TEACHERS will demand refunds if they are forced to pay a new tax on workplace parking spaces, union leaders have said.

Larry Flanagan, general secretary of the EIS, Scotland’s largest teaching union, said it would fight for “compensation” if the plans go ahead.

It comes after a last-minute Budget deal between the SNP and the Greens opened the door to councils being given the power to introduce a new levy.

Speaking to the BBC, Mr Flanagan said: “If you’re talking about £500 a year being taken out of your salary that’s the kind of figure we’re fighting to try and get added in, as part of the compensation, so I think if there was a charge there, apart from some of the practical difficulties it creates around staffing our schools, I think it would simply work in to the next pay claim and people would be looking to recompense that. So I think there are significant issues with it.”

The Scottish Tories said providing such refunds would cost £1.7 million in Edinburgh, where there are 3,346 teachers, and £2.6m in Glasgow.

If all councils adopted the car park tax, the total annual fee would amount to £25.6 million, the party said.

Scottish Tory shadow finance secretary Murdo Fraser said: “We already knew this ill-judged SNP tax would be a disaster for workers and businesses right across Scotland.

“Now it seems it would be a nightmare for the taxpayer too. The SNP has been so short-sighted in its drive to raid people’s pay-packets, it hasn’t stopped to think of the consequences.

“Teaching unions have now confirmed that they would seek to address the £500-a-year charge within any future pay deals.

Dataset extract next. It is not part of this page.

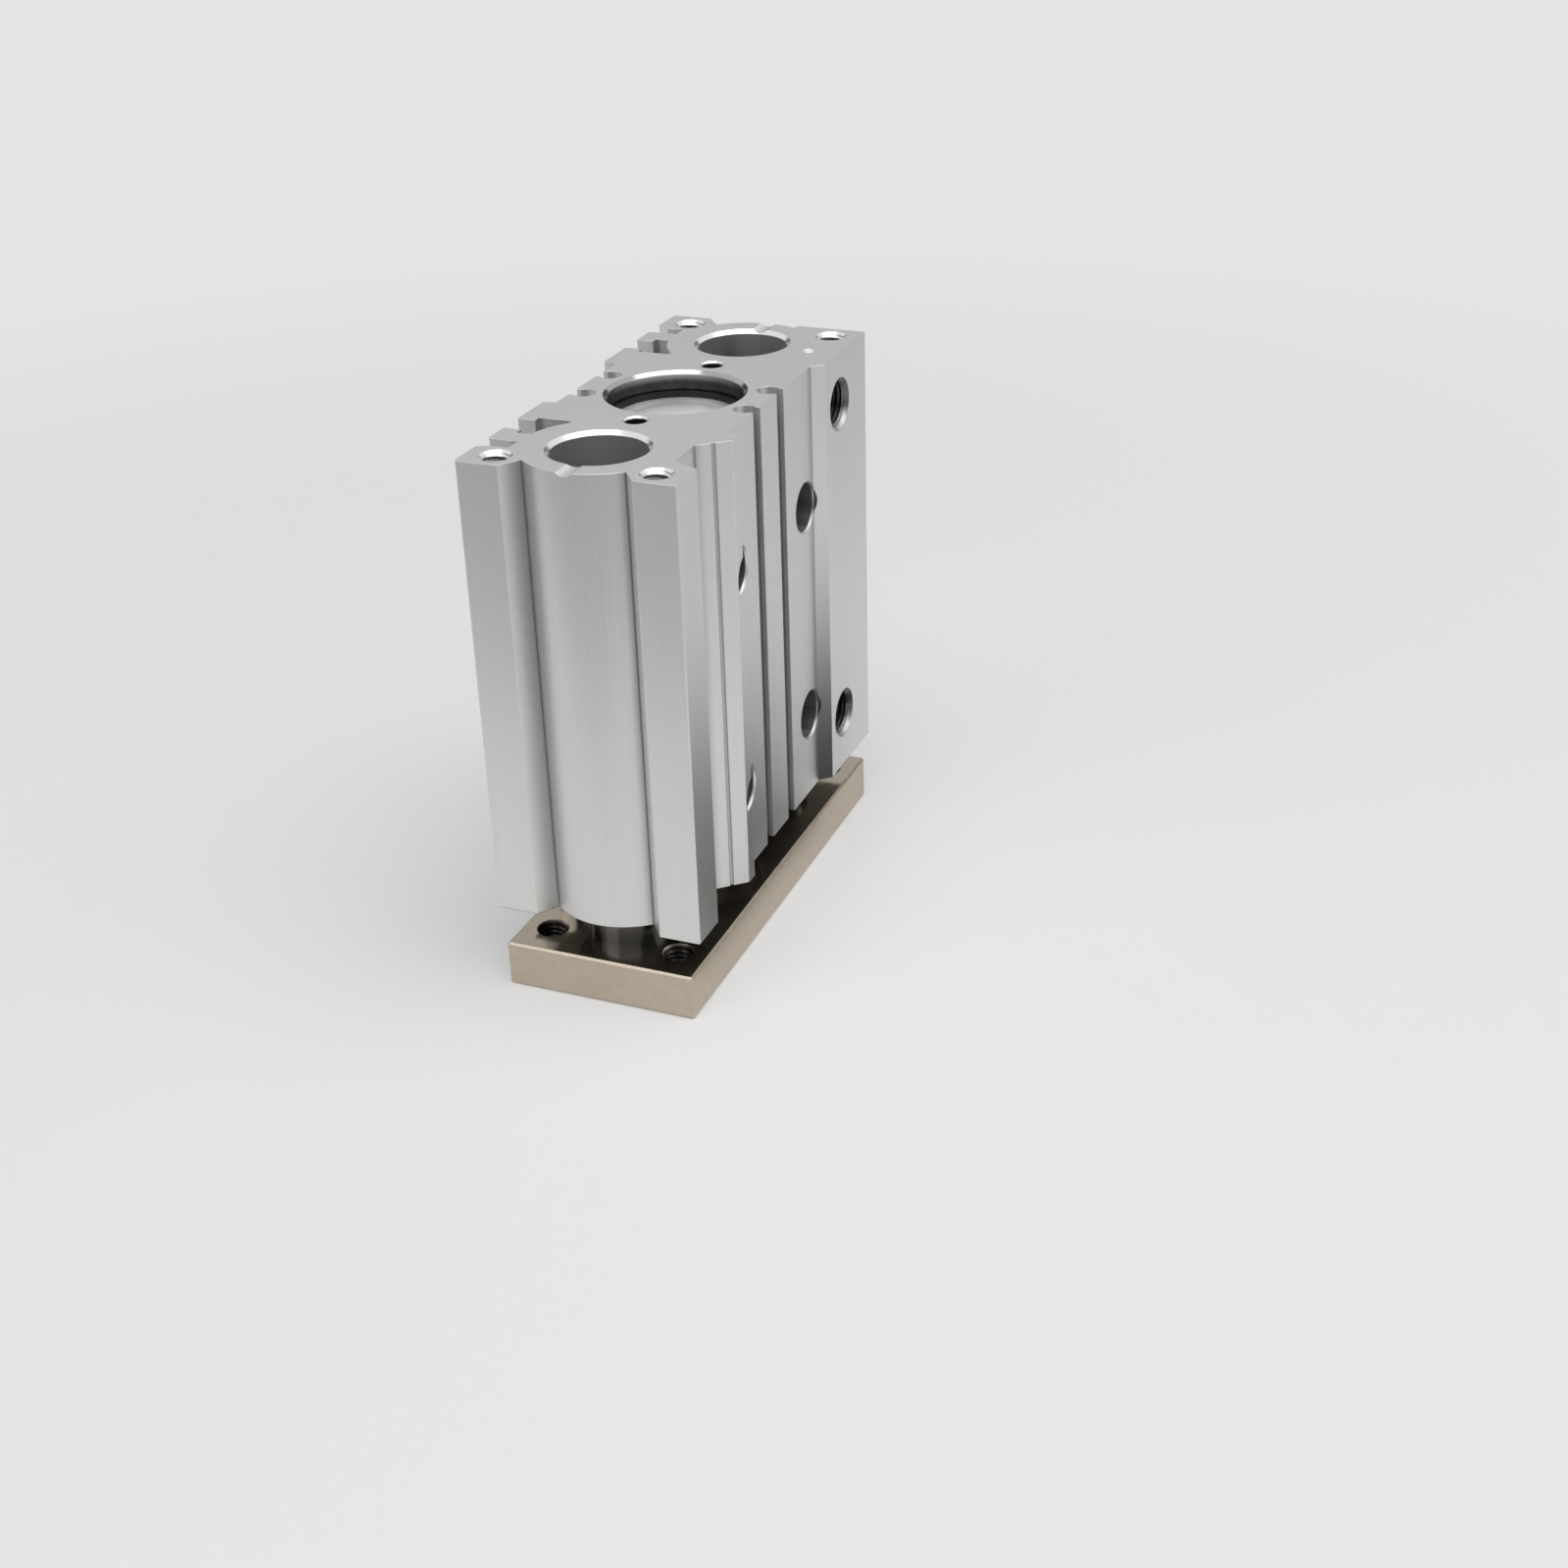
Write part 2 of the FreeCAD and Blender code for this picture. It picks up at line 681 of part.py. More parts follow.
def end_plate():
    """Nickel plated steel plate: bolts sunk in its outer face, load threads at its corners."""
    plate = Part.makeBox(plate_w, plate_d, plate_t, V(-plate_w / 2, -plate_d / 2, 0))
    plate = plate.makeChamfer(plate_chamfer, plate.Edges)
    cutters = []
    for side_x in (-1, 1):
        for side_y in (-1, 1):
            x = side_x * (plate_w / 2 - plate_thread_inset_x)
            y = side_y * (plate_d / 2 - plate_thread_inset_y)
            cutters.append(rod_z(x, y, -past, plate_t + past, m6_tap_r))
            cutters.append(flare(V(x, y, 0), V(0, 0, 1), m6_tap_r, plate_thread_chamfer))
            cutters.append(flare(V(x, y, plate_t), V(0, 0, -1), m6_tap_r, plate_thread_chamfer))
        x = side_x * guide_x
        seat = bolt_head_sink + guide_bolt_head_t
        cutters.append(rod_z(x, 0, -past, seat, guide_bolt_head_r + bolt_head_side_gap))
        cutters.append(rod_z(x, 0, -past, plate_t + past, guide_bolt_d / 2 + bolt_clear))
    seat = bolt_head_sink + rod_bolt_head_t
    cutters.append(rod_z(0, 0, -past, seat, rod_bolt_head_r + bolt_head_side_gap))
    cutters.append(rod_z(0, 0, -past, plate_t + past, rod_bolt_d / 2 + bolt_clear))
    return plate.cut(cutters)


def socket_bolt(x, shank_d, head_r, head_t, hex_flats, reach):
    """Low head socket bolt, head down in the plate, shank reaching into the rod above."""
    head = rod_z(x, 0, bolt_head_sink, bolt_head_sink + head_t, head_r)
    head = head.makeChamfer(plate_chamfer, [head.Edges[0], head.Edges[2]])
    shank = rod_z(x, 0, bolt_head_sink + head_t - plate_chamfer, plate_t + reach, shank_d / 2)
    socket = hexagon(V(x, 0, bolt_head_sink - past), V(0, 0, 1), hex_flats,
                     past + head_t * hex_depth_share)
    return head.fuse(shank).cut(socket).removeSplitter()


def rod_bolt():
    return socket_bolt(0, rod_bolt_d, rod_bolt_head_r, rod_bolt_head_t, rod_bolt_hex,
                       rod_bolt_reach)


def guide_bolts():
    """The two bolts under the guide rods, as separate solids."""
    return Part.makeCompound([
        socket_bolt(side * guide_x, guide_bolt_d, guide_bolt_head_r, guide_bolt_head_t,
                    guide_bolt_hex, guide_bolt_reach)
        for side in (-1, 1)
    ])


def piston_rod():
    """Rod from the plate to the piston, with a tapped foot and a spigot peened over on top."""
    peen_z0 = piston_z1 - peen_pocket_depth
    spigot_r = spigot_d / 2
    profile = [(0, plate_t), (rod_r, plate_t), (rod_r, piston_z0), (spigot_r, piston_z0),
               (spigot_r, peen_z0), (peen_r, peen_z0), (peen_r, peen_z0 + peen_t),
               (0, peen_z0 + peen_t)]
    hole = rod_z(0, 0, plate_t - past, plate_t + rod_bolt_reach + tap_extra_depth,
                 rod_bolt_d / 2 + thread_gap)
    return turned(profile).cut(hole)


def guide_rod(x):
    """Hard chromed guide rod with a tapped foot and a chamfered free end."""
    profile = [(0, plate_t), (guide_r, plate_t), (guide_r, guide_top_z - guide_top_chamfer),
               (guide_r - guide_top_chamfer, guide_top_z), (0, guide_top_z)]
    hole = rod_z(x, 0, plate_t - past, plate_t + guide_bolt_reach + tap_extra_depth,
                 guide_bolt_d / 2 + thread_gap)
    return turned(profile, x).cut(hole)


def seal_groove_z():
    return piston_z1 - piston_seal_land - piston_seal_h


def piston():
    """Piston with a seal groove, a step that carries the magnet, and a pocket for the peen."""
    outer_r = bore_r - piston_gap
    magnet_r = outer_r - magnet_wall
    groove_r = outer_r - piston_seal_wall
    spigot_r = spigot_d / 2 + seat_gap
    pocket_r = peen_r + peen_pocket_gap
    seal_z = seal_groove_z()
    profile = [
        (spigot_r, piston_z0),
        (magnet_r, piston_z0),
        (magnet_r, piston_z0 + magnet_t),
        (outer_r, piston_z0 + magnet_t),
        (outer_r, seal_z),
        (groove_r, seal_z),
        (groove_r, seal_z + piston_seal_h),
        (outer_r, seal_z + piston_seal_h),
        (outer_r, piston_z1),
        (pocket_r, piston_z1),
        (pocket_r, piston_z1 - peen_pocket_depth),
        (spigot_r, piston_z1 - peen_pocket_depth),
    ]
    return turned(profile)


def piston_seal():
    z0 = seal_groove_z() + seat_gap
    inner_r = bore_r - piston_gap - piston_seal_wall + seat_gap
    return lip_ring(inner_r, bore_r - seal_gap, z0, z0 + piston_seal_h - 2 * seat_gap, True)


def magnet_ring():
    outer_r = bore_r - piston_gap
    return tube(outer_r - magnet_wall + seat_gap, outer_r, piston_z0, piston_z0 + magnet_t)


def rod_side_bumper():
    return tube(rod_r + bumper_inner_gap, bore_r - rod_bumper_inset,
                piston_z0 - bumper_t, piston_z0)


def head_side_bumper():
    return tube(peen_r + peen_pocket_gap, bore_r - head_bumper_inset,
                piston_z1, piston_z1 + bumper_t)


nodes = {
    "cylinder_body": cylinder_body(),
    "head_cover": head_cover(),
    "head_cover_gasket": cord_ring(cover_groove_z()),
    "head_snap_ring": eared_snap_ring(cover_z1, head_ring_gap_deg),
    "rod_collar": rod_collar(),
    "collar_gasket": cord_ring(collar_groove_z()),
    "rod_seal": rod_seal(),
    "rod_snap_ring": eared_snap_ring(collar_z0 - ring_t, rod_ring_gap_deg),
    "port_plugs": port_plugs(),
    "passage_ball": passage_ball(),
    "end_plate": end_plate(),
    "rod_bolt": rod_bolt(),
    "guide_bolts": guide_bolts(),
    "piston_rod": piston_rod(),
    "piston": piston(),
    "piston_seal": piston_seal(),
    "magnet_ring": magnet_ring(),
    "rod_side_bumper": rod_side_bumper(),
    "head_side_bumper": head_side_bumper(),
}
for name, side in (("left", -1), ("right", 1)):
    nodes["slide_bearing_" + name] = slide_bearing(side * guide_x)
    nodes["felt_wiper_" + name] = felt_wiper(side * guide_x)
    nodes["felt_holder_" + name] = felt_holder(side * guide_x)
    nodes["guide_snap_ring_" + name] = guide_snap_ring(side * guide_x)
    nodes["guide_rod_" + name] = guide_rod(side * guide_x)

for name, shape in nodes.items():
    shape.exportStep(os.path.join("parts", name + ".step"))
    print(name, "solids", len(shape.Solids), "valid", shape.isValid(), "mm3", round(shape.Volume, 1))
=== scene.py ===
"""Finishes, thread detail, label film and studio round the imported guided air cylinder.

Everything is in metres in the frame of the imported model: origin at the centre of the end
plate's outer face, +Z along the rods, -X the label end, -Y the switch side.
"""

import json
import math

import bmesh
import bpy
import numpy as np
from mathutils import Euler, Matrix, Vector


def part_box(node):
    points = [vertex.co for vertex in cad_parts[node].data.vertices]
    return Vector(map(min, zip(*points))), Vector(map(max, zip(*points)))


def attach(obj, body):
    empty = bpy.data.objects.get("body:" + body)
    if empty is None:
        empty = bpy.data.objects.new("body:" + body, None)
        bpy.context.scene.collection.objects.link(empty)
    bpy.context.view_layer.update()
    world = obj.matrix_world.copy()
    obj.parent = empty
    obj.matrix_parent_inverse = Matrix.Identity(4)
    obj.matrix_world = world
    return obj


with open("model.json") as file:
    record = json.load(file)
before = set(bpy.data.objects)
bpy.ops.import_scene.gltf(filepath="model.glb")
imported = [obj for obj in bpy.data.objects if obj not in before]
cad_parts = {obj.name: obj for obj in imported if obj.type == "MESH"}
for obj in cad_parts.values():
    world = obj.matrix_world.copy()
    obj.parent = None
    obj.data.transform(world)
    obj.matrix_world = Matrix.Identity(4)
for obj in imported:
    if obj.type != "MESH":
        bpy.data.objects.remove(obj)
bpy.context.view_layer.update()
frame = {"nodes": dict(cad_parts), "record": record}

bl_info = {
    "name": "Guided cylinder finishes",
    "version": (1, 0, 0),
    "blender": (4, 5, 0),
    "location": "View3D > Sidebar > Cylinder",
    "description": "Finishes a packed guided air cylinder and sets it on a studio floor",
    "category": "Object",
}

MM = 0.001

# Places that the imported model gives
BODY_LOW, BODY_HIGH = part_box("cylinder_body")
PLATE_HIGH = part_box("end_plate")[1]
COVER_LOW, COVER_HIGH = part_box("head_cover")
ROD_LOW, ROD_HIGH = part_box("guide_rod_left")
BALL_LOW, BALL_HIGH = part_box("passage_ball")
MOUNTS = {mount["name"]: mount for mount in frame["record"]["mounts"]}
BORE_R = (COVER_HIGH.x - COVER_LOW.x) / 2
GUIDE_X = abs(ROD_LOW.x + ROD_HIGH.x) / 2
GUIDE_CLEARANCE = 0.6 * MM
GUIDE_BORE_R = (ROD_HIGH.x - ROD_LOW.x) / 2 + GUIDE_CLEARANCE
BALL_R = (BALL_HIGH.x - BALL_LOW.x) / 2
BALL_PLACE = ((BALL_LOW.x + BALL_HIGH.x) / 2, (BALL_LOW.y + BALL_HIGH.y) / 2)
HEAD_Z = BODY_HIGH.z
HALF_W = BODY_HIGH.x
HALF_D = BODY_HIGH.y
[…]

“That could lead to the taxpayer picking up millions in additional costs – the SNP government would be better not imposing the charge at all.

“There’s now more than enough evidence for the SNP government to ignore the Green extremists and drop this unwanted and unfair tax altogether.”

It is not clear which councils will adopt the controversial proposals, although Edinburgh is widely expected to be among the first.

Councils will be able to set their own rules, but similar proposals in Nottingham resulted in charges of more than £400 a year for those who drove to work.

The Scottish Government has already said NHS properties and hospitals will be excluded.

While the parking tax is charged to employers, they can choose to pass the costs on to staff.

The latest move comes as teachers continue to threaten industrial action, with unions demanding a 10% pay rise.